On the interior of this notebook, the bottom lip of the screen juts out enough to comfortably rest your thumb against it while using the device as a tablet. Thanks to its small, 12.5-inch screen size and relatively light, 3-pound weight, this is one hybrid device you’ll be able to use regularly as a Windows 10 tablet, too.
The laptop’s overall look is stately, reserved and sophisticated. From a distance, it looks like a plain and uncommonly thin business laptop. The Radius 12 won’t catch much attention in the office, and that’s not something I can say about the flashier Dell XPS 13, with its unique 11-inch chassis or the Lenovo Yoga 900’s blinged-out watchband hinge.

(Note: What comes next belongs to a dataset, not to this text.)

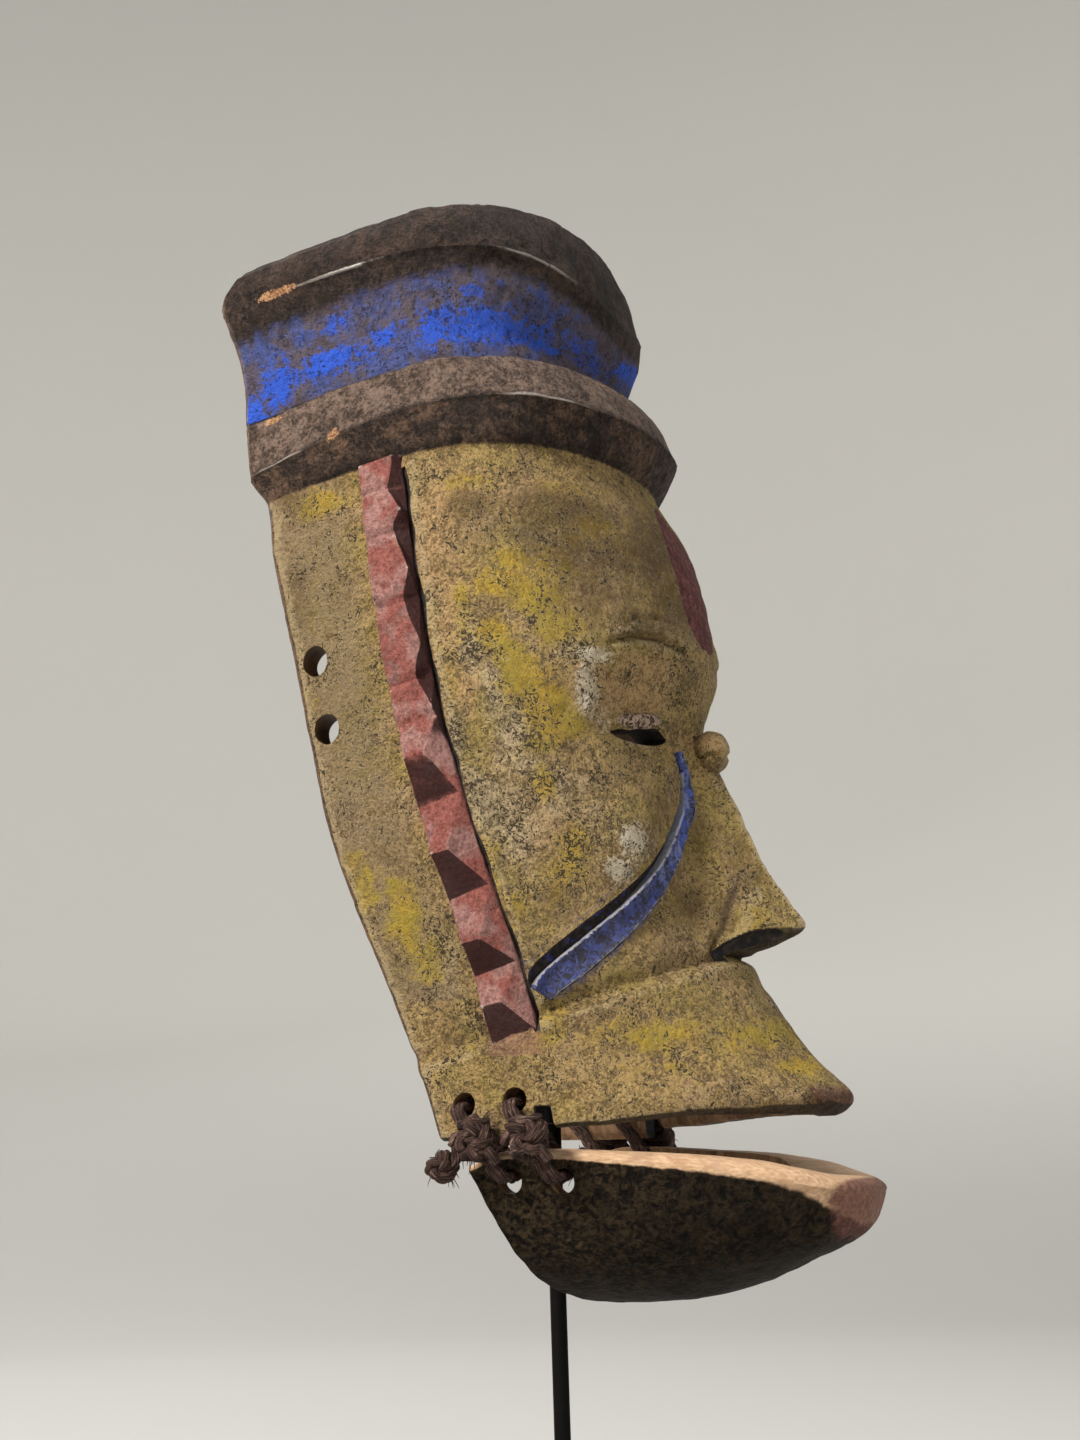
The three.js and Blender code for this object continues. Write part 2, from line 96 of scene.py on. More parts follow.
def hump(value, width):
    """1 at zero, falling smoothly to nothing on both sides."""
    return np.exp(-((value / width) ** 2))


def at_points(points, size, seed, measure):
    """The measure taken at each point of an array of points, once they are divided by size."""
    points = np.asarray(points, float)
    flat = points.reshape(-1, 3) / np.array(size) + seed
    return np.array([measure(p) for p in flat.tolist()]).reshape(points.shape[:-1])


def uneven(points, size, seed=0.0):
    """Smooth noise from about -1 to 1 at each point, with lumps of about the given size."""
    return at_points(points, size, seed, noise.noise)


def scallops(points, sizes, seed=0.0):
    """Shallow dishes side by side, as a gouge leaves them: 0 in a dish, about 1 at its rim."""
    return at_points(points, sizes, seed, lambda p: noise.voronoi(p)[0][0])


def travelled(points):
    """How far along a line of points each of them lies."""
    return np.concatenate([[0], np.cumsum(np.linalg.norm(np.diff(points, axis=0), axis=1))])


# ---------------------------------------------------------------- the mask's own shape

RIM_HEIGHT = 176
HAT_TOP = 444
HOLLOW_TOP = 424
WALL_SIDE = 9.5
WALL_FRONT = 13
HAT_MIDDLE_X = -22
HOLLOW_MIDDLE_X = -40
ARC_SHARE = 0.7
LOWER_RIDGE = 383.5
UPPER_RIDGE = 431.2
FACE_EDGE = 371
BLUE_LOW = 398.4
BLUE_HIGH = 426.5

front_x = curve([
    (176, 86), (179, 89.6), (183, 90), (190, 85), (203, 75), (216, 66.5), (226, 60.5), (238, 55),
    (252, 52), (268, 50.5), (287, 49.5), (296, 51), (310, 54.6), (322, 54), (336, 51.5),
    (350, 46.5), (362, 40), (371, 36.5), (376, 39.5), (384, 42), (392, 37.5), (398.4, 28.5),
    (400, 26.5), (406, 25.6), (413, 27.8), (422, 31.5), (431, 31.5), (438, 29.5), (444, 25),
])
widest_x = curve([(176, 14), (210, 10), (260, 0), (300, -8), (345, -14), (444, -18)])
back_x = curve([
    (176, -15), (190, -19), (210, -26), (235, -35), (262, -43.5), (288, -48.5), (326, -55.5),
    (350, -60), (371, -62), (384, -67), (398, -68.5), (414, -69), (426, -72), (433, -75.5),
    (438, -75), (444, -71),
])
half_width = curve([
    (176, 54), (192, 54.5), (214, 56), (240, 62.5), (270, 67.5), (310, 69.5), (345, 68.5),
    (368, 66.5), (374, 68.5), (383, 71.5), (391, 70.5), (398, 68.5), (400, 67), (412, 65.8),
    (424, 66.5), (428, 68), (432, 70), (438, 69.5), (444, 66.5),
])
back_half_width = curve([(176, 53), (214, 54), (262, 61), (320, 63), (371, 62), (444, 64)])
plan_power = curve([(176, 1.6), (226, 1.65), (290, 1.72), (340, 1.8), (371, 2), (444, 2)])
tilt = curve([(176, 0), (315, 0), (371, 0.14), (384, 0.2), (398, 0.175), (428, 0.17), (431, 0.12),
              (444, 0.165)])
front_dip = curve([(176, 0), (340, 0), (371, 5), (384, 9), (398, 2), (412, 9), (428, 17), (431, 13),
                   (444, 1)])
TAB_FRONT = 18
lip_rim = curve([(-20, 0), (TAB_FRONT - 1, 0), (TAB_FRONT + 1, 2.4), (34, 3), (55, 4.6), (72, 4.8),
                 (90, 4)])
top_rise = curve([(0, 8.2), (0.3, 8), (0.5, 7.5), (0.86, 5.5), (0.96, 3), (1, 0)])

VIEW_TURN = math.radians(20)
crease_height = curve([(-36, 199.5), (-22, 203.5), (0, 210.5), (12, 214.5), (28, 219.5),
                       (42, 223.5), (52, 227)])
NOSE_ROOT = 290
NOSE_BASE = 226.5
nose_ridge = curve([(226.5, 62.5), (233, 79), (240, 76), (253, 68), (271.5, 60.2), (280, 56),
                    (287, 53), (294, 51)])
nose_half_width = curve([(226, 18), (240, 16), (262, 12.5), (290, 8)])
strip_half_width = curve([(316.5, 0), (318, 5), (320.5, 9), (324, 11.8), (330, 13), (340, 13.3),
                          (348, 12.6), (354, 10.6), (359, 7), (362.5, 3), (364, 0)])
band_x = curve([(204, 9.5), (228, 5), (265, -4.5), (300, -12), (335, -17.5), (367, -22)])
BAND_HALF_WIDTH = 6.4
BAND_TOP = 367
BAND_FOOT = 204
EYE_ACROSS = 29.0
EYE_HEIGHT = 288.8
EYE_HALF_LENGTH = 8.8
eye_upper = curve([(-1, 0.3), (-0.8, 0.9), (-0.45, 1.4), (0, 1.7), (0.4, 2.5), (0.7, 2.5),
                   (1, 0.1)])
eye_lower = curve([(-1, 0.1), (-0.8, -0.9), (-0.4, -1.8), (0.1, -2.3), (0.5, -2.2), (0.8, -1.5),
                   (1, -0.2)])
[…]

Although Toshiba made some smart decisions with the Radius 12’s aesthetic and ergonomics, this machine has a quirky keyboard.
Given its 12.5-inch screen, the keyboard is understandably smaller, but the keys are frustratingly short both in terms of key travel and the physical shape of the keys. Every letter and punctuation mark key seems a bit squished – but there’s plenty of room along the sides and above the top of the keyboard deck for larger buttons.
Even the keyboard’s layout has been rearranged in an odd fashion, starting with the tilde key, which has been repositioned beside the left alt key. Meanwhile, dedicated page up and down keys were haphazardly jammed just above the arrow keys into the space typically reserved for the right shift key.
Thankfully, the trackpad was spared any size reduction and it’s actually spacious and responsive for navigating the laptop’s 12.5-inch screen. That said, this broad pointing device is only made with plastic, so it lacks the same smoothness of a glass touchpad found on Ultrabooks like the Dell XPS 13 or the Surface Book. Instead, the touchpad is actually textured with a brushed finish.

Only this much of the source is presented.